Professor Salgueiro, State University of Rio de Janeiro, Brazil
3B Hour: Tues/Thurs 4–5:50 PM
This course offers a survey of women writers of Jewish background and identification. We will first take up the question of who is a "Jewish woman writer," a subset of the larger question of ethnic, national, and religious identity and identification in literary studies. We will then study a variety of writers mostly from the US and Latin America, writing in a variety of genres, including poetry, fiction, memoir, essay, and drama from the nineteenth to the twenty-first centuries. Writers include Emma Lazarus, Mary Antin, Anzia Yezierska, Jo Sinclair, Cynthia Ozick, Tillie Olsen, Grace Paley, Muriel Ruykeser, Irena Klepfisz, Wendy Wasserstein, Allegra Goodman, and Marjorie Angosin. Dist: LIT; WCult: CI.
Pedro Almodóvar is Spain's most internationally acclaimed filmmaker. We will probe into his depictions of sexual freedom, gender representation and identity to understand how his lens "queers" the family and hence builds alternative spaces for community. The course will pay special attention to how Almodóvar's lens associates feeling with knowledge, especially in the array of socio-emotional bonds explored between women. Dist: ART; WCult: CI.

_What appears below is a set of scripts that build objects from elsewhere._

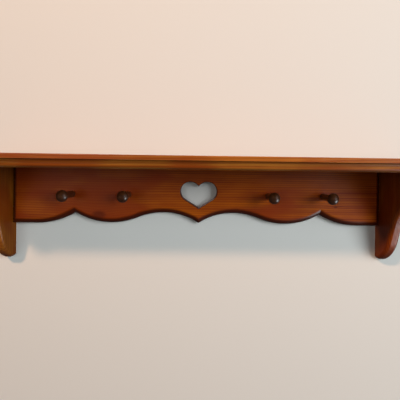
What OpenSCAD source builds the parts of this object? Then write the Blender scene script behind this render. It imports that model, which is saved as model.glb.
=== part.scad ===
// Country wall shelf. A moulded top board stands on two shaped side brackets, and a scalloped
// backboard with a heart cut-out closes the space between them and carries four turned pegs.
// +X is to the right seen from the room, +Y points into the wall and +Z is up. The origin is on
// the wall plane, halfway along the shelf, level with the underside of the top board.

/* [Top board] */
// Length of the top board, end to end
shelf_l = 800; // [660:5:1200]
// Depth of the top board from the wall to its front edge
shelf_d = 184; // [150:1:240]
// Thickness of the top board
shelf_t = 20; // [16:0.5:28]
// How far the top board runs past each bracket
end_overhang = 30; // [18:1:60]
// How far the top board runs past the noses of the brackets
front_overhang = 34; // [20:1:50]
// Height of the plain lip at the top of the moulded edge
lip_h = 7; // [5:0.5:7]
// Depth of the small step under the lip
lip_step = 1.5; // [1:0.5:3]
// Radius of the hollow part of the moulding
cove_r = 6; // [4:0.5:6]
// Radius of the rounded part of the moulding
bead_r = 6.5; // [4:0.5:6.5]
// Radius of the eased top edge
top_ease_r = 1.5; // [1:0.25:3]

/* [Brackets] */
// Thickness of each bracket
side_t = 20; // [16:1:28]
// Height of a bracket under the top board
side_h = 171; // [158:1:230]
// Depth of the bracket where its hollow curve begins
throat_d = 56.5; // [46:0.5:66]
// Height of that point above the bottom edge
throat_up = 67; // [67:1:83]
// Radius of the hollow curve that runs up to the nose
hollow_r = 125; // [115:1:140]
// Length of the straight stretch below the hollow curve
straight_l = 29; // [20:1:34]
// Radius of the full curve that runs down to the foot
full_r = 70; // [62:1:80]
// Radius of the rounded front edges of the brackets
side_round_r = 7; // [3:0.5:8]

/* [Backboard] */
// Thickness of the backboard
back_t = 20; // [18:1:26]
// Height of the backboard at its ends
back_h = 105.5; // [86:0.5:130]
// Radius of the rounded front edge of the backboard
back_round_r = 12.5; // [3:0.5:13]
// Distance of the arch tops from the middle
arch_x = 66; // [55:1:80]
// Height of the arch tops above the lower edge
arch_rise = 22; // [16:1:28]
// Height of the middle point above the lower edge
point_rise = 2; // [0:0.5:4]
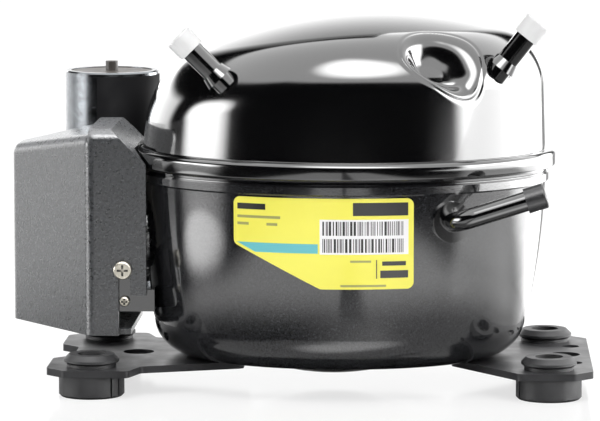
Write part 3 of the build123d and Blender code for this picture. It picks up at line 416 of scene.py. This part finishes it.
def pocket_press(x, y, z):
    """What the pocket adds to the dome's distance field at a point."""
    side, rise, out = pocket_axes()
    p = np.stack([x, y, z], -1) - POCKET_AT
    u = np.clip(p @ side, -POCKET_REACH, POCKET_REACH)
    v = np.clip(p @ rise, -POCKET_REACH, POCKET_REACH)
    wide = np.abs(u) / (POCKET_HALF_W - POCKET_TAPER * v)
    tall = np.abs(v) / (POCKET_HALF_H + POCKET_TAPER * u)
    edge = (wide**POCKET_POWER + tall**POCKET_POWER) ** (1 / POCKET_POWER)
    pit_wide = np.abs(u - PIT_SIDE) / PIT_HALF_W
    pit_tall = np.abs(v - PIT_RISE) / PIT_HALF_H
    pit = (pit_wide**PIT_POWER + pit_tall**PIT_POWER) ** (1 / PIT_POWER)
    across = np.maximum(1.0 - edge, 0.0)
    share = across / (across + np.maximum(pit - 1.0, 0.0) * POCKET_WALL + TINY)
    share = np.where(p @ out > -POCKET_REACH, share, 0.0)
    rim = POCKET_RIM * np.exp(-(((edge - RIM_AT) / RIM_WIDTH) ** 2))
    return POCKET_DEPTH * (share - 0.5 * np.sin(2 * math.pi * share) / (2 * math.pi)) + rim


def dome_field(x, y, z):
    """Distance from the outside of the dome, its pocket included."""
    share = (z - DRAFT_FOOT) / (DRAFT_TOP - DRAFT_FOOT)
    half_w = SHELL_W - share * (DRAFT_LEFT + DRAFT_RIGHT) / 2
    centre = SHELL_X + share * (DRAFT_LEFT - DRAFT_RIGHT) / 2
    column = oval_field(x - centre, y, half_w, SHELL_D - share * DRAFT_DEPTH)
    crown = np.sqrt((x - CROWN_X) ** 2 + y**2 + (z - CROWN_Z + CROWN_R) ** 2) - CROWN_R
    body = smooth_round(column, crown, SHOULDER_R)
    return body + pocket_press(x, y, z)


def make_object(name, points, faces, mat):
    """Smooth-shaded mesh object from points in millimetres."""
    mesh = bpy.data.meshes.new(name)
    mesh.from_pydata([tuple(v) for v in np.asarray(points) * MM], [], faces)
    mesh.materials.append(mat)
    mesh.polygons.foreach_set("use_smooth", [True] * len(mesh.polygons))
    mesh.update()
    made = bpy.data.objects.new(name, mesh)
    scene.collection.objects.link(made)
    return made


def grid_faces(rows, columns, first=0, closed=True):
    """Quads of a grid of points, closed round its columns."""
    faces = []
    for row in range(rows - 1):
        for column in range(columns if closed else columns - 1):
            after = (column + 1) % columns
            a, b = row * columns + column, row * columns + after
            faces.append((first + a, first + b, first + b + columns, first + a + columns))
    return faces


def dome_points():
    """Points where rays from the middle of the rim meet the dome, closer together at the pocket."""
    around = np.linspace(0, 2 * math.pi, DOME_TURNS, endpoint=False)
    pocket_turn = math.atan2(POCKET_AT[1], POCKET_AT[0] - SHELL_X)
    around = around - CROWD_TURNS * np.sin(around - pocket_turn)
    up = np.linspace(0, math.pi / 2, DOME_STEPS, endpoint=False)
    up = up + CROWD_STEPS * np.sin(2 * up) * np.cos(up)
    turn, rise = np.meshgrid(around, up)
    way = np.stack([np.cos(turn) * np.cos(rise), np.sin(turn) * np.cos(rise), np.sin(rise)], -1)
    low, high = np.zeros(turn.shape), np.full(turn.shape, RAY_REACH)
    start = np.array([SHELL_X, 0.0, RIM_Z])
    for _ in range(HALVINGS):
        middle = (low + high) / 2
        p = start + way * middle[..., None]
        inside = dome_field(p[..., 0], p[..., 1], p[..., 2]) < 0
        low, high = np.where(inside, middle, low), np.where(inside, high, middle)
    p = start + way * low[..., None]
    return p.reshape(-1, 3)


def dome_crest():
    """Highest point of the dome over the middle of the rim."""
    heights = np.linspace(CREST_LOW, CREST_HIGH, CREST_TRIES)
    column = dome_field(np.full(CREST_TRIES, SHELL_X), np.zeros(CREST_TRIES), heights)
    return np.array([SHELL_X, 0.0, heights[np.argmax(column > 0)]])


def arc_profile(out, height, radius, start, end, steps):
    """Points round a small arc of the lip's outline, its angles measured from outwards."""
    middle = LIP_Z + height
    return [
        (out + radius * math.cos(math.radians(a)), middle + radius * math.sin(math.radians(a)))
        for a in np.linspace(start, end, steps)
    ]


def lip_profile():
    """Outline of the lip from its foot up, as (out of the shell, height)."""
    profile = [(LIP_FOOT[0], LIP_Z + LIP_FOOT[1])]
    profile += arc_profile(*LIP_CORNER)
    profile += arc_profile(*LIP_BEAD)
    profile += [(LIP_NECK[0], LIP_Z + LIP_NECK[1])]
    profile += arc_profile(*LIP_FILLET)
    return profile


def oval_ring(profile):
    """Points of a profile of (out, height) carried round the oval of the rim."""
    turn = np.linspace(0, 2 * math.pi, LIP_COLUMNS, endpoint=False)
    points = []
    for out, height in profile:
        points += [
            (SHELL_X + (SHELL_W + out) * math.cos(t), (SHELL_D + out) * math.sin(t), height) for t in turn
        ]
    return points


def make_upper_shell():
    """Dome with its pressed pocket, and the lip round its foot."""
    points = list(dome_points()) + [dome_crest()]
    faces = grid_faces(DOME_STEPS, DOME_TURNS)
    crest = len(points) - 1
    last = (DOME_STEPS - 1) * DOME_TURNS
    faces += [(last + i, last + (i + 1) % DOME_TURNS, crest) for i in range(DOME_TURNS)]
    profile = lip_profile()
    first = len(points)
    points += oval_ring(profile)
    faces += grid_faces(len(profile), LIP_COLUMNS, first)
    return make_object("upper_shell_skin", points, faces, FINISHES["shell_paint"])


shell_skin = make_upper_shell()
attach(shell_skin, "shell")
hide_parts("upper_shell")


# ---------------------------------------------------------------- label print
LABEL_LEFT = -30.5
CUT_TOP = 60.6
CUT_RUN = 31.8
CUT_RISE = 16.2
RAY_FROM = -0.2
NEAR_LABEL = -0.08
PATCH_STEP = 2.0
LIFT = 0.03

BAR_SEED = 11
BAR_FROM = 1.9
BAR_UNTIL = 31.6
BAR_END = 32.2
BAR_ROWS = ((57.1, 62.2), (63.4, 68.6))
BAR_WIDTHS = [0.28, 0.28, 0.45, 0.62, 0.85]
BAR_GAPS = [0.28, 0.42, 0.6]
BLACK_SHARE = 0.55

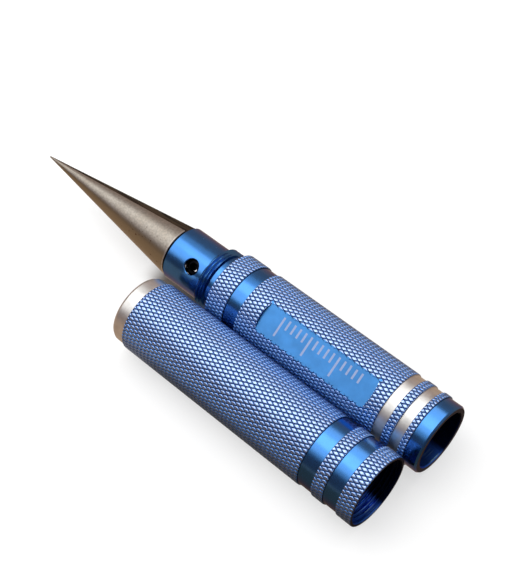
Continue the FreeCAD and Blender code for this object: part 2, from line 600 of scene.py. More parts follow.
@dataclass(frozen=True)
class AnodisedFlat(Anodised):
    """The same film on the milled flat, etched, with a plain scale of ticks marked in grey."""

    dye: Colour = (0.04, 0.17, 0.41)
    pale: float = 1.25
    clouds: Patches = Patches(260.0, (0.3, 0.75))
    roughness: float = 0.45
    relief: Range = (0.35, 0.006)
    film: float = 0.15
    grain_scale: float = 5200.0
    angle: float = FLAT_ANGLE
    ink: Colour = (0.26, 0.3, 0.45)
    ink_strength: float = 0.85
    first_tick: float = 36.0
    tick_pitch: float = 1.65
    ticks: int = 15
    tick_width: float = 0.52
    tick_blur: float = 0.06
    tick_foot: Range = (-2.7, -2.6)
    tick_top: float = -0.2
    long_extra: float = 2.6
    long_every: float = 5.0
    long_range: Range = (0.6, 0.4)
    top_blur: float = 0.05
    row_blur: float = 0.1

    def colour(self, graph: Graph, at: Around) -> Socket:
        """Cloudy dye under the marked scale."""
        dyed = graph.mix(self.clouds.mask(graph, at.spot), self.dye, shade(self.dye, self.pale))
        return graph.mix(self.scale(at), dyed, self.ink)

    def scale(self, at: Around) -> Socket:
        """Marks the ticks: every fifth one is long, and the others are short.

        Args:
            at: Places on the piece.

        Returns:
            How much ink is at the place.
        """
        count = (at.station - self.first_tick) / self.tick_pitch
        nearest = count.maths("ROUND")
        half, blur = self.tick_width / 2, self.tick_blur
        on_tick = (abs(count - nearest) * self.tick_pitch).step(half + blur, half - blur)
        middle, last = (self.ticks - 1) / 2, self.ticks / 2
        counted = abs(nearest - middle).step(last + self.row_blur, last - self.row_blur)
        fifth = (nearest % self.long_every).step(*self.long_range)
        side = at.beside(self.angle)
        above = side - (self.long_extra * fifth + self.tick_top)
        inked = side.step(*self.tick_foot) * above.step(self.top_blur, -self.top_blur)
        return on_tick * counted * inked * self.ink_strength

    def height(self, graph: Graph, at: Around) -> Socket:
        """Even grain of the etched face."""
        return graph.noise(at.spot, self.grain_scale, FINE)


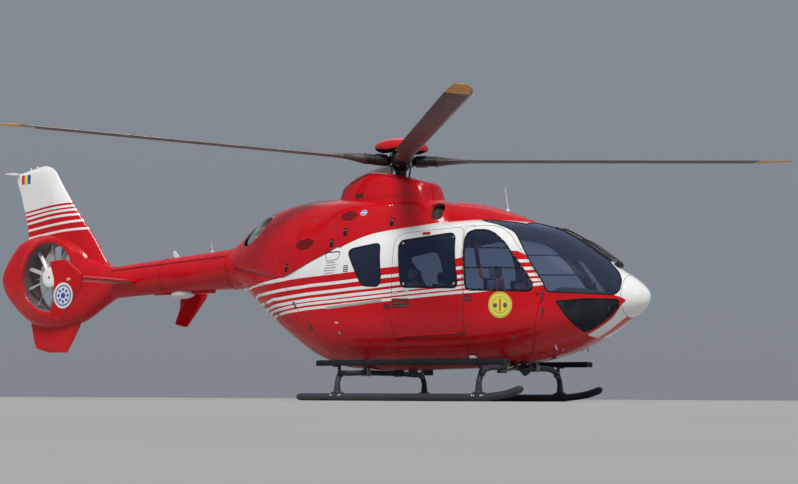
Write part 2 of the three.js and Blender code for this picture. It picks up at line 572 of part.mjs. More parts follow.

Sex & Drama examines the representation of sexuality onstage. Topics will include Mae West and 1920s New York, the gay and lesbian theater movement of the 1960s, Oscar Wilde and the Victorian era, and the lesbian performance scene of the 1980s with Split Britches and Holly Hughes. The course will also examine queer performances from the end of the twentieth and beginning of the twenty-first centuries, including Denise Uyehara, Sharon Bridgforth, and Doug Wright. Dist: LIT; WCult: CI.
This course will examine the interplay between post-war GLBT film representation and the development of a national GLBT political consciousness and movements. It will also explore how this new consciousness shaped popular culture. Open to all students. Dist: ART. WCult: CI.